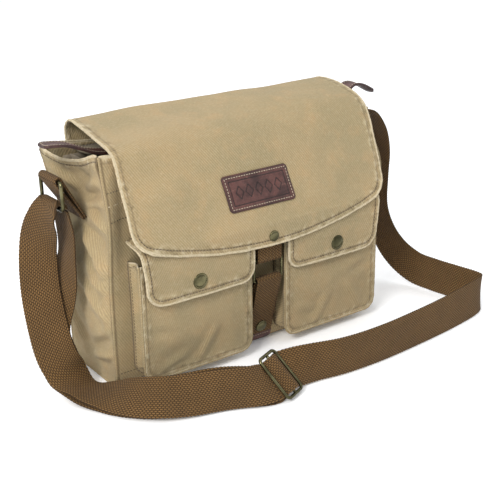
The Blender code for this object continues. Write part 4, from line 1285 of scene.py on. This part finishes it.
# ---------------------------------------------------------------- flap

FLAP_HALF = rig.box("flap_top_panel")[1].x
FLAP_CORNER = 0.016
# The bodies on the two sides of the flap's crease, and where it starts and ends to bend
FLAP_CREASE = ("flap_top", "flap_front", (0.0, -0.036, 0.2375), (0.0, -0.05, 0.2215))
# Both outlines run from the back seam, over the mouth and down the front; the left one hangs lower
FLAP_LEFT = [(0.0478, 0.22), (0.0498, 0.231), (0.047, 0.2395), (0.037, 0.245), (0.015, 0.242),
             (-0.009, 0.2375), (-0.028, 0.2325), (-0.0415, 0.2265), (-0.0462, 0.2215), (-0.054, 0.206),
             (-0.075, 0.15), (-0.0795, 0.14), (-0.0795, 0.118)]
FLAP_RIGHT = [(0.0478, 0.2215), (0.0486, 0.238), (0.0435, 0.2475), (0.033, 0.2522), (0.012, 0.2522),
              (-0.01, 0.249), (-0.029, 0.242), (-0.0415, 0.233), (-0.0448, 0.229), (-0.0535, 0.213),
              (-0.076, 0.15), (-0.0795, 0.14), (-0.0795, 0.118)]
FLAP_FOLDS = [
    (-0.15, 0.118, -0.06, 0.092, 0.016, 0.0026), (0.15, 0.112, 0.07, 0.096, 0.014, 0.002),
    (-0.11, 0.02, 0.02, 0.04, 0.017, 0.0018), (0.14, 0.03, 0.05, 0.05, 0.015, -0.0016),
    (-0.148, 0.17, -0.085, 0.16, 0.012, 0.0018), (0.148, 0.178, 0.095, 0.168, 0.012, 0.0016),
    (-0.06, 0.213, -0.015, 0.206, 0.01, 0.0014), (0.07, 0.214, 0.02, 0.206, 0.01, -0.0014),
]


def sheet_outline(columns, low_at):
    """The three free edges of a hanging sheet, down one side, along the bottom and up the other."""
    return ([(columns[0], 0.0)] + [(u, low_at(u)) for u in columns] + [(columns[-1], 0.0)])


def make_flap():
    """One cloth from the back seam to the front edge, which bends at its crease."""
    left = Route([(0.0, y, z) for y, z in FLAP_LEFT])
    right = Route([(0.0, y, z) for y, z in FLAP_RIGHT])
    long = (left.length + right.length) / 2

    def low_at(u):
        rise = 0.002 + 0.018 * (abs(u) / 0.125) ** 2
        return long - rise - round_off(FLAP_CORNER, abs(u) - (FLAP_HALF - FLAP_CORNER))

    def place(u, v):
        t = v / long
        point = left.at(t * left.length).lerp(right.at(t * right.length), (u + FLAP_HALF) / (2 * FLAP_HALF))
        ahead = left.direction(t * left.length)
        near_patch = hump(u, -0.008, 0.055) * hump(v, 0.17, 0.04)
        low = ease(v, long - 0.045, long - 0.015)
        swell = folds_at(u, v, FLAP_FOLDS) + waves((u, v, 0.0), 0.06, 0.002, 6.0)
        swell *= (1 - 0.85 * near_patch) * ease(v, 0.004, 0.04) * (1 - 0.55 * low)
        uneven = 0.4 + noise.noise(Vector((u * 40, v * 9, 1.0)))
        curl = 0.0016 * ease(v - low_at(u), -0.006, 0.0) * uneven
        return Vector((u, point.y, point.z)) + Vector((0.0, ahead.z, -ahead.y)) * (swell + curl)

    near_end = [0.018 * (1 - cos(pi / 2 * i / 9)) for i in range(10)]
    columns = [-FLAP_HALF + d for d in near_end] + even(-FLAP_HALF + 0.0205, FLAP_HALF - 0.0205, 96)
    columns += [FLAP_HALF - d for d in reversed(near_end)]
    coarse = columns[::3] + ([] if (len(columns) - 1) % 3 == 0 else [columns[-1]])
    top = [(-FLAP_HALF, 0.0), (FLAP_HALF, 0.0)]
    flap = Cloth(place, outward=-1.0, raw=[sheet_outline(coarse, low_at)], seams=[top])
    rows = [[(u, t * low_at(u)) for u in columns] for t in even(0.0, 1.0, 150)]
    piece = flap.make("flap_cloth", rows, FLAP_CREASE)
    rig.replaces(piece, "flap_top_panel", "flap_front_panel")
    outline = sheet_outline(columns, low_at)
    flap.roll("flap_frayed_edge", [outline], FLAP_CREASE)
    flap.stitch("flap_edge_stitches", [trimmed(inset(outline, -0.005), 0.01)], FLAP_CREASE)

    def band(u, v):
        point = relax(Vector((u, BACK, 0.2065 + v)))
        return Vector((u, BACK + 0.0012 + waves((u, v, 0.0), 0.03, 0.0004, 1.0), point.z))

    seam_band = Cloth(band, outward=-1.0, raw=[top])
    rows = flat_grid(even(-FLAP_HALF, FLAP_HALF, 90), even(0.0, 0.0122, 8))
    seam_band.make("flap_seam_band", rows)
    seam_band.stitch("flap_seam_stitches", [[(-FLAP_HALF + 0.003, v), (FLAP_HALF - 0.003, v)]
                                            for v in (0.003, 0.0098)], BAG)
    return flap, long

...

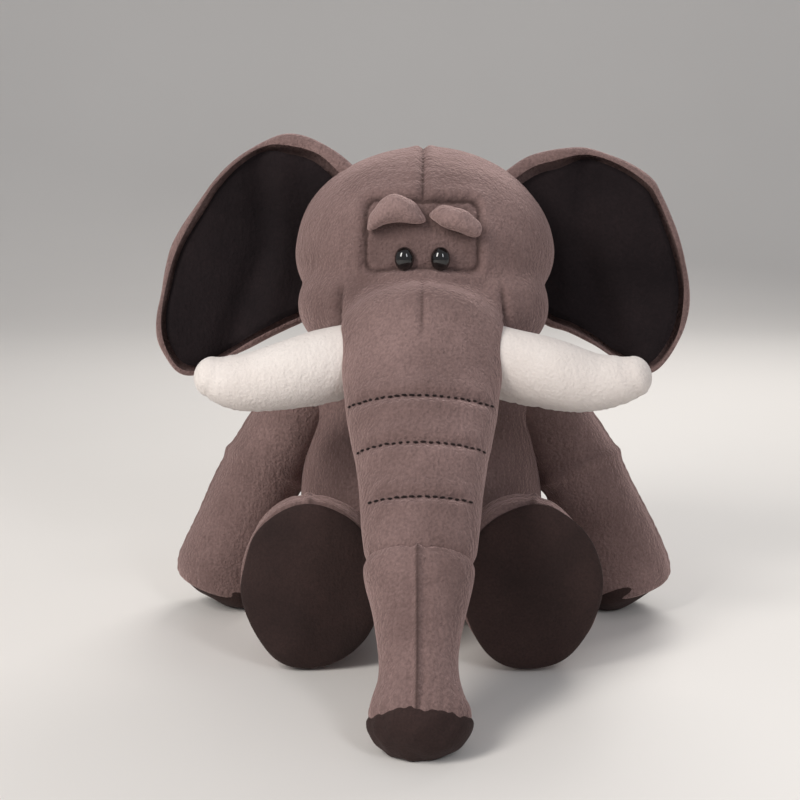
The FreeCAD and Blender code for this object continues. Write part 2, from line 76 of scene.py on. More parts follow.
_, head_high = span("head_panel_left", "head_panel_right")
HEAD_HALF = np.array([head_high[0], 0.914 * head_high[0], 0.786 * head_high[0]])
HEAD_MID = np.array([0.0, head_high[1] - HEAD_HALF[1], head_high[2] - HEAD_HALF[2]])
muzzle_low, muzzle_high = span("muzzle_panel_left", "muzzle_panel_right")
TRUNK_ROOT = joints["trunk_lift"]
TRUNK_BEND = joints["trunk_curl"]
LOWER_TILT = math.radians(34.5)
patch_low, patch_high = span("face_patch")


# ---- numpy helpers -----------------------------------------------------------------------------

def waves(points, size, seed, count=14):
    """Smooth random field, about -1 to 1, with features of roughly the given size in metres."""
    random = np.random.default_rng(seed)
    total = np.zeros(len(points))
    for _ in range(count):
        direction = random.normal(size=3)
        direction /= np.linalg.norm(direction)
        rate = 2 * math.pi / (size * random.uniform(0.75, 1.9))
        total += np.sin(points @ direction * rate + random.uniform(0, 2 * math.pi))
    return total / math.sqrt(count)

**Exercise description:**
Give again, word for word, only the lines running from the line with "The FreeCAD and" through the line with "# ---- numpy"; include both of those lines.

**The reply:**
The FreeCAD and Blender code for this object continues. Write part 2, from line 76 of scene.py on. More parts follow.
_, head_high = span("head_panel_left", "head_panel_right")
HEAD_HALF = np.array([head_high[0], 0.914 * head_high[0], 0.786 * head_high[0]])
HEAD_MID = np.array([0.0, head_high[1] - HEAD_HALF[1], head_high[2] - HEAD_HALF[2]])
muzzle_low, muzzle_high = span("muzzle_panel_left", "muzzle_panel_right")
TRUNK_ROOT = joints["trunk_lift"]
TRUNK_BEND = joints["trunk_curl"]
LOWER_TILT = math.radians(34.5)
patch_low, patch_high = span("face_patch")


# ---- numpy helpers -----------------------------------------------------------------------------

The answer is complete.